Martin Luther King Jr. delivered a sermon in 1967, which was titled "The Three Dimensions of a Complete Life."  If you've never heard of it, you've really been missing out.  The complete text, and the complete audio are available here, and it's well worth your time to read and/or listen to it.  This sermon is often referred to as, "The Street Sweeper," speech because of the following passage:
What I’m saying to you this morning, my friends, even if it falls your lot to be a street sweeper, go on out and sweep streets like Michelangelo painted pictures; sweep streets like Handel and Beethoven composed music; sweep streets like Shakespeare wrote poetry; (Go ahead) sweep streets so well that all the host of heaven and earth will have to pause and say, "Here lived a great street sweeper who swept his job well."
If you can’t be a pine on the top of a hill
Be a scrub in the valley—but be
The best little scrub on the side of the hill,
Be a bush if you can’t be a tree.
If you can’t be a highway just be a trail
If you can’t be the sun be a star;
It isn’t by size that you win or fail—
Be the best of whatever you are.
And when you do this, when you do this, you’ve mastered the length of life.
If you really stop to take that in, you'll realize it's powerful stuff.  Sweep streets like Michelangelo painted pictures.  No matter how dissatisfied you may be with your lot in life, do what you must do, as though it was the greatest art, and the deepest desire of your heart.
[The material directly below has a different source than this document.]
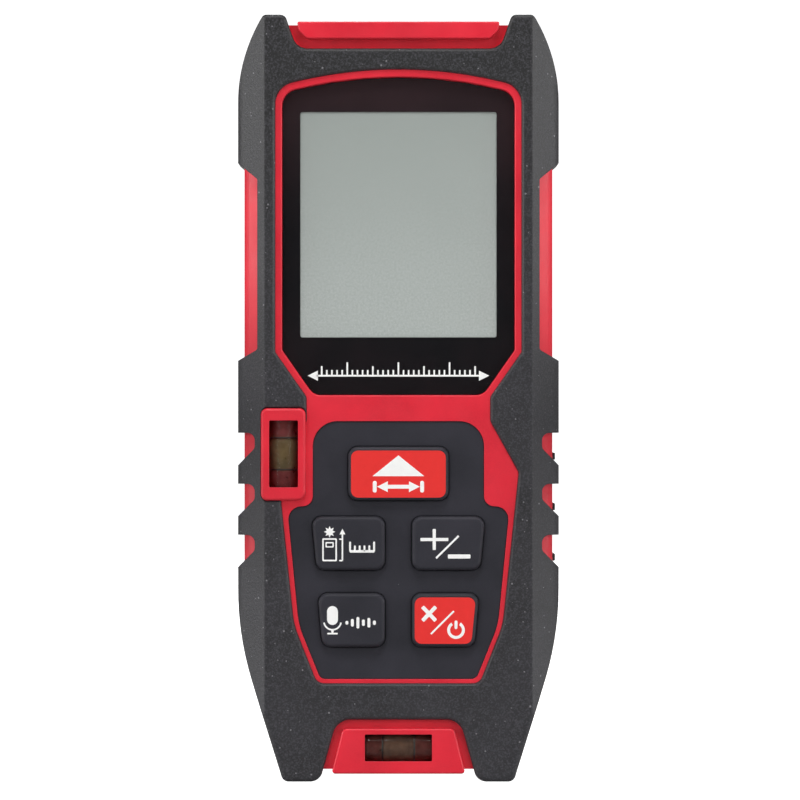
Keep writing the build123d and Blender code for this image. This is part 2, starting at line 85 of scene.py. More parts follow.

We all become dissatisfied with our lot from time to time.  Questioning our choices, past and direction are part of what makes us human.  However, that dissatisfaction, that questioning, is never an excuse to do your job poorly, or put lest than a full and honest effort into whatever work you must do.  If you believe that your job is beneath you, then prove it by doing your job so well that you rise above it.